In FX, Sterling reversed losses to be up +0.12% as concerns for a potential leadership challenge to PM May eased and German Chancellor Merkel also seems to be backing PM May’s softer Brexit proposal, calling it a “solid step forward”, although she also added that “we’ll continue to have lively discussions (on the proposals)”. Meanwhile the US dollar index (+0.09%) and Euro (-0.06%) were both little changed, while Brent oil rose for the second straight day (+1.01%).
Following on with some more specific Brexit headlines. After PM May’s latest proposal for a softer Brexit approach, the EU’s Chief Brexit negotiator seems to be pushing back on the plans, indicating that “we’ll protect this single market, which is based on the indivisibility of…..the four freedoms…of people, goods, services and capital”. Notably, Bloomberg cited sources that noted EU diplomats have not fully started going through the UK plans yet while the Irish PM Varadkar was relatively upbeat as he noted the EU may be “entering into a space” where it can show flexibility in Brexit talks.

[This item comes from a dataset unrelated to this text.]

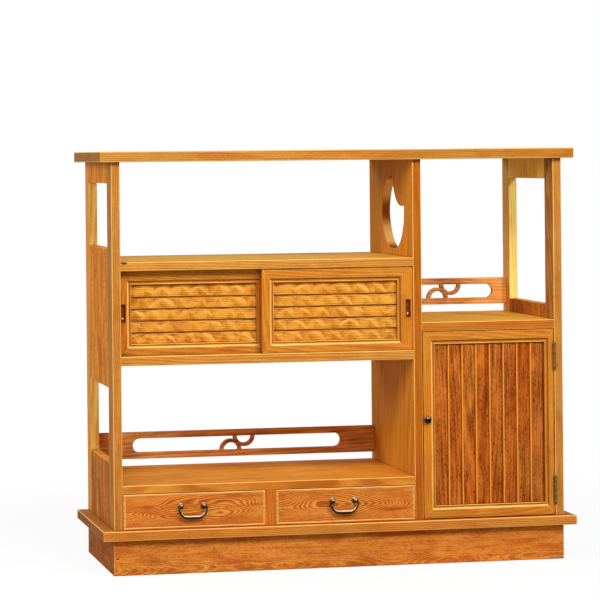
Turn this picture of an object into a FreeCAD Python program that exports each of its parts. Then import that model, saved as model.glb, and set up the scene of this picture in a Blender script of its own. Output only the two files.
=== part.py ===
import FreeCAD, Part
import math
import os
import Sketcher
from FreeCAD import Vector
from types import SimpleNamespace

# Japanese tea cabinet in lacquered cedar: open bays, two sliding doors with carved slats, one hinged
# door with upright boards, two drawers and two fretwork rails.
# Millimetres. X runs along the cabinet, Y to its back and Z up. The origin is on the floor, under the
# middle of the cabinet.

sizes = {
    # whole cabinet
    "cabinet_width": 1060,
    "cabinet_depth": 420,
    "cabinet_height": 915,
    "end_overhang": 25,
    "front_overhang": 15,
    "top_thickness": 23,
    "slab_thickness": 21,
    "edge_round": 3,
    "board_thickness": 19,
    "arris": 1.2,
    "plinth_height": 77,
    "plinth_thickness": 18,
    "plinth_setback": 4,
    "glue_block_leg": 38,
    # bays, from the slab upwards
    "left_bay_width": 650,
    "drawer_opening_height": 78,
    "drawer_shelf_thickness": 18,
    "sill_thickness": 20,
    "upper_shelf_thickness": 19,
    "right_shelf_thickness": 20,
    "housing_depth": 5,
    "housing_stop": 12,
    # framed sides
    "front_stile_width": 64,
    "back_stile_width": 54,
    "side_rail_height": 46,
    "lower_panel_rise": 45,
    "middle_panel_drop": 50,
    "middle_panel_rise": 28,
    "right_panel_rise": 31,
    "tenon_length": 12,
    "tenon_thickness": 7,
    "tenon_shoulder": 8,
    "tenon_clearance": 0.2,
    # fretwork rails
    "fret_height": 61,
    "fret_thickness": 14,
    "fret_lift": 18,
    "fret_inset": 13,
    "fret_arris": 1,
    "slot_height": 32,
    "left_slot_margin": 81,
    "right_slot_margin": 34,
    "ring_radius": 25,
    "ring_band": 8,
    "ring_shift": 15.5,
    # back panels
    "back_panel_thickness": 5,
    "back_panel_inset": 4,
    # sliding doors
    "sliding_overlap": 26,
    "sliding_door_thickness": 17,
    "sliding_setback": 5,
    "track_gap": 3,
    "sliding_side_gap": 0.5,
    "sliding_sill_gap": 0.4,
    "sliding_head_gap": 1,
    "sliding_left_stile_width": 26,
    "sliding_right_stile_width": 35,
    "sliding_top_rail_width": 30.5,
    "sliding_bottom_rail_width": 25,
    "track_setback": 4.5,
    "track_width": 9,
    "track_clearance": 0.5,
    "sill_groove_depth": 3,
    "head_groove_depth": 7,
    "sill_tongue_length": 3.1,
    "head_tongue_length": 6,
    "slat_count": 5,
    # moulded frames of the doors
    "moulding_width": 10,
    "moulding_depth": 4.5,
    "quirk_width": 1.2,
    "quirk_depth": 1.2,
    "bead_width": 3,
    "slat_groove_setback": 6.5,
    "slat_groove_width": 6.5,
    "slat_groove_depth": 6,
    "slat_clearance": 0.2,
    "slat_thin_edge": 2.8,
    # finger pulls
    "pull_width": 12,
    "pull_length": 40,
    "pull_depth": 7.5,
    "pull_wall": 1.3,
    "pull_floor": 1.5,
    "pull_rim": 0.3,
    "rear_pull_inset": 7.8,
    "front_pull_inset": 10.6,
    "pull_pin_radius": 2.2,
    "pull_pin_length": 1.6,
    "pull_pin_lift": 9,
    # hinged door
    "door_thickness": 19,
    "door_setback": 1,
    "door_free_gap": 2,
    "door_sill_gap": 2,
    "door_head_gap": 1.5,
    "door_left_stile_width": 27,
    "door_right_stile_width": 20.5,
    "door_top_rail_width": 28.5,
    "door_bottom_rail_width": 27.5,
    "upright_count": 8,
    "upright_chamfer": 2.2,
    "knob_radius": 8,
    "knob_length": 13,
    "knob_shank_radius": 2.5,
    "knob_shank_length": 11,
    "knob_inset": 7.8,
    # butt hinges
    "hinge_length": 61,
    "hinge_leaf_thickness": 1,
    "hinge_leaf_gap": 0.2,
    "hinge_leaf_width": 15,
    "hinge_barrel_radius": 3,
    "hinge_barrel_reach": 3.2,
    "hinge_pin_radius": 1.5,
    "hinge_pin_clearance": 0.05,
    "hinge_knuckle_gap": 0.3,
    "hinge_bottom_inset": 24,
    "hinge_top_inset": 29.5,
    # catch
    "catch_length": 44,
    "catch_height": 14,
    "catch_depth": 16,
    "catch_inset": 30,
    "catch_plate_length": 30,
    "catch_plate_height": 11,
    "catch_plate_thickness": 1,
    "catch_gap": 0.3,
    # drawers
    "mullion_width": 22,
    "mullion_depth": 20,
    "drawer_gap": 1,
    "drawer_run_gap": 0.3,
    "drawer_front_thickness": 18,
    "drawer_end_space": 55,
    "drawer_side_thickness": 10,
    "drawer_side_height": 60,
    "drawer_bottom_thickness": 4,
    "drawer_bottom_lift": 6,
    "drawer_bottom_groove": 5,
    "drawer_lap": 12,
    "bead_face": 5,
    "bead_rebate": 6,
    "bead_proud": 1.5,
    "stop_block_length": 40,
    "stop_block_depth": 12,
    "stop_block_height": 16,
    # bail handles
    "handle_spacing": 50,
    "handle_lift": 49,
    "handle_shift": 5,
    "handle_reach": 9.5,
    "post_eye_radius": 3.6,
    "post_plate_radius": 6.8,
    "post_plate_thickness": 1.5,
    "post_bar_width": 3.4,
    "post_bar_length": 12,
    "bail_pin_radius": 1.6,
    "bail_pin_clearance": 0.05,
    "bail_radius": 1.8,
    "bail_belly_radius": 3.5,
    "bail_belly_chamfer": 1.4,
    "bail_side_gap": 0.3,
    "bail_leg": 8,
    "bail_elbow_out": 26.5,
    "bail_elbow_drop": 17,
    "bail_drop": 24,
    "bail_flat": 34,
    # how far a cutting shape passes the wood that it cuts
    "overrun": 2,
}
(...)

So lots bubbling along.
Moving onto Italy, the Bank of Italy Governor and the ECB’s Visco noted that Italy’s economic growth has slowed this year and could face follow on risks linked to the US tariffs decisions, but he still expects growth to be above 1%, in part given the supportive financial policy conditions in the EU bloc. He also added that a relaunch of investments and pro-growth policies are as important as cautious management of public finances for the country.

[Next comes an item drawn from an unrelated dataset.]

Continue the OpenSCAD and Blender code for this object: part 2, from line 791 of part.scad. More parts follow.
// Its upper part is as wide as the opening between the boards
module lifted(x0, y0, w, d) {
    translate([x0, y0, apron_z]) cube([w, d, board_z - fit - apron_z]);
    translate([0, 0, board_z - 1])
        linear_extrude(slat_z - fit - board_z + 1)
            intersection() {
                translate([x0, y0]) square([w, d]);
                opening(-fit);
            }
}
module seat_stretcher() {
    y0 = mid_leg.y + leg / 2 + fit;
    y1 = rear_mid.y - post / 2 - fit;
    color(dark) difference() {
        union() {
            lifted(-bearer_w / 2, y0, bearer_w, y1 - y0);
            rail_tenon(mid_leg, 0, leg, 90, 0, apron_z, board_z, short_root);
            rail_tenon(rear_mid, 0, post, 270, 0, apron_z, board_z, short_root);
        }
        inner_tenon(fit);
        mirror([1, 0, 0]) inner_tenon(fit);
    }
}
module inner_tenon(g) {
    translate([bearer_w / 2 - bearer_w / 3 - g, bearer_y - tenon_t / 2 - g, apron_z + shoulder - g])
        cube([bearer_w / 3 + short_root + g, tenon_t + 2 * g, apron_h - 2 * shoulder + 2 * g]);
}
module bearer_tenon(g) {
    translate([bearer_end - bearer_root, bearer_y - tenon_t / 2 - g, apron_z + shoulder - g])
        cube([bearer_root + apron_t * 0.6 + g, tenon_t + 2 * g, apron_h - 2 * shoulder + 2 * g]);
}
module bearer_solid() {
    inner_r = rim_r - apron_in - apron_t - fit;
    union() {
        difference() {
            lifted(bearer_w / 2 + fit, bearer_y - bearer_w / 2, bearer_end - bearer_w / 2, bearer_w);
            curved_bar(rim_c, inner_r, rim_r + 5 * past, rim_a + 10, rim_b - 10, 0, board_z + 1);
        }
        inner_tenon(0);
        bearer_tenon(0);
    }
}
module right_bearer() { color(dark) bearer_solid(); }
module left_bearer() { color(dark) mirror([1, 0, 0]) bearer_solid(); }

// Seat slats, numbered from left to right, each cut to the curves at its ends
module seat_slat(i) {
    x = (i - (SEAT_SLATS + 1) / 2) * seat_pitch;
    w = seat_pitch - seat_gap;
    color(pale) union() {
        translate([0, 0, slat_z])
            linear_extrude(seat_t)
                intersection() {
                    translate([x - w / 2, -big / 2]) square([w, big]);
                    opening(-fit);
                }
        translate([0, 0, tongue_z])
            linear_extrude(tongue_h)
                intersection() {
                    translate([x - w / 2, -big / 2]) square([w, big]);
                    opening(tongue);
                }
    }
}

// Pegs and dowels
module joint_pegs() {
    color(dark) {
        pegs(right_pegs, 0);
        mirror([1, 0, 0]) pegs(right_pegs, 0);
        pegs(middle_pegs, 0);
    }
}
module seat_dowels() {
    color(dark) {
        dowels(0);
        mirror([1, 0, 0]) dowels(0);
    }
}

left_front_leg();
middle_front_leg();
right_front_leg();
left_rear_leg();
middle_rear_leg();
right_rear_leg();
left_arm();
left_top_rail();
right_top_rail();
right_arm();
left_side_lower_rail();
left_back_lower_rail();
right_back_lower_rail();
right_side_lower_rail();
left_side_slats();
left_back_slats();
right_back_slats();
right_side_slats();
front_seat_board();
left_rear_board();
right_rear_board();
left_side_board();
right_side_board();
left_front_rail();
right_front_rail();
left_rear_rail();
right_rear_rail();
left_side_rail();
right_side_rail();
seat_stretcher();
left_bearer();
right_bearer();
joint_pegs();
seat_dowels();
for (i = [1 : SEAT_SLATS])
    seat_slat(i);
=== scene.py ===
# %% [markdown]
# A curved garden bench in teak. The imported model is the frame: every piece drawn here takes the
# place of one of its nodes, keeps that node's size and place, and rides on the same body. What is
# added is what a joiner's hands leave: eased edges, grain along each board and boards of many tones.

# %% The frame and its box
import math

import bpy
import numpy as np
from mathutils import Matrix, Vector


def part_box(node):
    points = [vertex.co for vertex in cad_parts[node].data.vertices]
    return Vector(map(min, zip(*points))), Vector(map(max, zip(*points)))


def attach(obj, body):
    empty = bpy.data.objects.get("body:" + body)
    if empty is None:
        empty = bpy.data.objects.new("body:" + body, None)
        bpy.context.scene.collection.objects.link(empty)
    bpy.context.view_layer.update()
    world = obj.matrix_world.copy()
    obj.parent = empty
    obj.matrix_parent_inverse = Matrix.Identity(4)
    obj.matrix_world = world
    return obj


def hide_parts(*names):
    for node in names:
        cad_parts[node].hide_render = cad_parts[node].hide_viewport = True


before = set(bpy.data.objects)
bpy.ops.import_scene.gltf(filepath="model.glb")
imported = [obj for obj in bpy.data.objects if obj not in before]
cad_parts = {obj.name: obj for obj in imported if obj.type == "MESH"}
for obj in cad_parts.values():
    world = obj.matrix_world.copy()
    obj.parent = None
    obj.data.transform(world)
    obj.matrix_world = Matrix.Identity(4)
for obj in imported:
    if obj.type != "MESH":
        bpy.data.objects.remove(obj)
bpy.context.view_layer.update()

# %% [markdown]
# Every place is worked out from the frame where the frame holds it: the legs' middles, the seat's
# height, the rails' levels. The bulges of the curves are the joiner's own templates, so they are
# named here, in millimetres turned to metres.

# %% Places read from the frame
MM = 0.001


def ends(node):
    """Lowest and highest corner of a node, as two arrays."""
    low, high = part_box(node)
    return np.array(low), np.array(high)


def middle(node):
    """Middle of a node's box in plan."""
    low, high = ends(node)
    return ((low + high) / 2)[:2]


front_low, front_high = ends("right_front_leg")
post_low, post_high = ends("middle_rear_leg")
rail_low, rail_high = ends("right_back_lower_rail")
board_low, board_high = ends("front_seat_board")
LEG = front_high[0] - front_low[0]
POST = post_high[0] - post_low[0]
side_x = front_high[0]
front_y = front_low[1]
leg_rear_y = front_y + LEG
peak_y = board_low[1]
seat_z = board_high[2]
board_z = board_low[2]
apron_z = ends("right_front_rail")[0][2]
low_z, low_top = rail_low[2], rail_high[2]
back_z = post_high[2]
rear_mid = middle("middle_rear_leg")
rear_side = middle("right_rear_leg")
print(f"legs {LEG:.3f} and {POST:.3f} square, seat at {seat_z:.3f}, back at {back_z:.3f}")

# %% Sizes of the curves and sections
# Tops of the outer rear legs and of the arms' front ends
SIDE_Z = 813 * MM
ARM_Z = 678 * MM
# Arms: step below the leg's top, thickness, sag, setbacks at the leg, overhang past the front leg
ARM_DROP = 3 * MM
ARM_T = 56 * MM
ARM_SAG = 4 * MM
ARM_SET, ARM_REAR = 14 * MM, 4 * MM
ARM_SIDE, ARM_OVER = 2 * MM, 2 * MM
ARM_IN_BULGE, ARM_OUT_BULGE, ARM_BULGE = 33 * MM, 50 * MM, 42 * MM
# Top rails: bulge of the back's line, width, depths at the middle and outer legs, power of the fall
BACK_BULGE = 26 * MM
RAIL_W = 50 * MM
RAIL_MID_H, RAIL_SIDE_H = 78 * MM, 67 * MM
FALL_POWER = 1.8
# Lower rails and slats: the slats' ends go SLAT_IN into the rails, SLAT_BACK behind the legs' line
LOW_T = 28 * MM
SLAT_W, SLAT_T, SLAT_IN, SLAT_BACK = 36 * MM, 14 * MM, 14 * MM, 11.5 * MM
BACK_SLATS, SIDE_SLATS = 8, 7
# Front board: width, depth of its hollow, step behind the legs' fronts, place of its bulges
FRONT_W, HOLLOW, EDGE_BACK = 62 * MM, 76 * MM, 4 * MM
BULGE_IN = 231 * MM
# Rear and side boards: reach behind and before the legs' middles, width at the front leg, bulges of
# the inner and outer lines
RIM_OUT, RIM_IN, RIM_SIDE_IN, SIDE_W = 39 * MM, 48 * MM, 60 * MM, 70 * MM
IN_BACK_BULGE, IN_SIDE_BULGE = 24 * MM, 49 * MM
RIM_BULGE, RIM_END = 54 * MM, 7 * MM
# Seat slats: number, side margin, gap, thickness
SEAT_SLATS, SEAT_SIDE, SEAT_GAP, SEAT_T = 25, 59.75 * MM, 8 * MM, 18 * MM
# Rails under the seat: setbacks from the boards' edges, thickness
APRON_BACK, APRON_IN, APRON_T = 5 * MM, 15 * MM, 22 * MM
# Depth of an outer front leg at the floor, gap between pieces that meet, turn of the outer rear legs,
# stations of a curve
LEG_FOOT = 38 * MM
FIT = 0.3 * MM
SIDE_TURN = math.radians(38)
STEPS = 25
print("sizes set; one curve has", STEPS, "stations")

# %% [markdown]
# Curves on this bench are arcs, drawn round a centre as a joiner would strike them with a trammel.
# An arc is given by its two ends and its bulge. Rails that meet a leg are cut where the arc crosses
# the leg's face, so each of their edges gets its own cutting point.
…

Before we take a look at today’s calendar, we wrap up with other data releases from yesterday. In the US, the May JOLTS report reported a 0.1ppt mom rise in the quits rate to 2.4% – the highest since February 2001, which should bode well for expectations of future wage gains. Meanwhile the June NFIB small business optimism index moderated 0.6pts from last month’s 34 year high to an above market print of 107.2 (vs. 106.9 expected).

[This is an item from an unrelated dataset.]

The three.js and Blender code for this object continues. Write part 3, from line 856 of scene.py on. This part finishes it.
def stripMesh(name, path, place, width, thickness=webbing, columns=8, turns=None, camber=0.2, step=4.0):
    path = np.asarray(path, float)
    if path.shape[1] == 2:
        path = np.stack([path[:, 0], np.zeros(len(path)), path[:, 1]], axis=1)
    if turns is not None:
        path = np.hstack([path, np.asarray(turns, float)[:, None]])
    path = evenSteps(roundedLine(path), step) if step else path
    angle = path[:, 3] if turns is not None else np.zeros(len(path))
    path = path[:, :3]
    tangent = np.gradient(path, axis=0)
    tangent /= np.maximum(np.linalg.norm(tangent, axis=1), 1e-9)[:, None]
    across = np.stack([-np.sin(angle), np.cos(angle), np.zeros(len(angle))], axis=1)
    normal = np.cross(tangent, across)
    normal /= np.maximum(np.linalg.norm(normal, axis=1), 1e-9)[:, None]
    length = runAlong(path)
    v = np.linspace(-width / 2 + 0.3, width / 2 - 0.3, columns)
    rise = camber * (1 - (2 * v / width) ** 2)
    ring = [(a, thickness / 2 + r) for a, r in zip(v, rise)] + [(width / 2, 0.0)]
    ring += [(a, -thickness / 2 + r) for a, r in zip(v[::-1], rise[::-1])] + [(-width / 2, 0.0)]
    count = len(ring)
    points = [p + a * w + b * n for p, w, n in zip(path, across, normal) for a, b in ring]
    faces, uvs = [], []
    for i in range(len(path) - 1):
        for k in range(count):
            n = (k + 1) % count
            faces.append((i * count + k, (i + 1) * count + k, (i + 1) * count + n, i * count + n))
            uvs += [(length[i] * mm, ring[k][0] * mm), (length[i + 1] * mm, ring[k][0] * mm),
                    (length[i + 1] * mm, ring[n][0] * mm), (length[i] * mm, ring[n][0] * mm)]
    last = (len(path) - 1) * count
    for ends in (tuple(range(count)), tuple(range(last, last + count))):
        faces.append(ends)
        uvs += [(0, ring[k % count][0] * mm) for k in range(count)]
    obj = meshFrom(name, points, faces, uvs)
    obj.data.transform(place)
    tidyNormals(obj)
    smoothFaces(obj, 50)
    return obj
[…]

In Europe, the macro data were broadly weaker than expectations. In Germany, the July ZEW survey on the current situation was 72.4 (vs. 78.1 expected) while the expectations index fell for the fifth straight month to the lowest level since 2012 (-24.7 vs. -18.9 expected). Meanwhile the Euro area’s ZEW expectations reading also fell to the lowest since August 2012 (-18.7 vs. -12.6 previous). For May industrial productions, the UK, France and Italy’s readings were all weaker than expectations at 0.8% yoy (vs. 1.9% expected), -0.9% (vs. 0.4% expected) and 2.1% (vs. 2.8% expected) respectively. Back in the UK, the May trade deficit was narrower than expected at -£2.8bn (vs. -£3.4bn expected) with upward revisions to the prior month’s reading. Elsewhere, the inaugural ONS estimate of monthly GDP growth indicated that the economy grew at an in line rate of 0.3% mom in May and based on the first two months of the quarter, Q2 appears on track for growth of about 0.4% qoq (vs. 0.2% previous). Following the above and no escalation in the political risk, the implied Bloomberg odds of an August rate hike rose 7ppt to 74%.
Looking at the day ahead, there are no releases of note in Europe while in the US the most significant release is the June PPI report (core PPI of 2.6% yoy expected), while May wholesale trades sales and final May wholesale inventories are also due. Away from the data, BoE Governor Mark Carney will speak late in the afternoon on the global financial crisis at a conference in Boston while New York Fed President John Williams will speak to business and community leaders at an event in Brooklyn. Meanwhile the NATO meeting begins, continuing into Thursday, while Japan PM Abe meets European Council President Tusk and EC President Juncker. Meanwhile the ECB’s Draghi, Praet, Mersch and Nouy will speak at Frankfurt. Oh and England will meet Croatia for a place in the World Cup final!!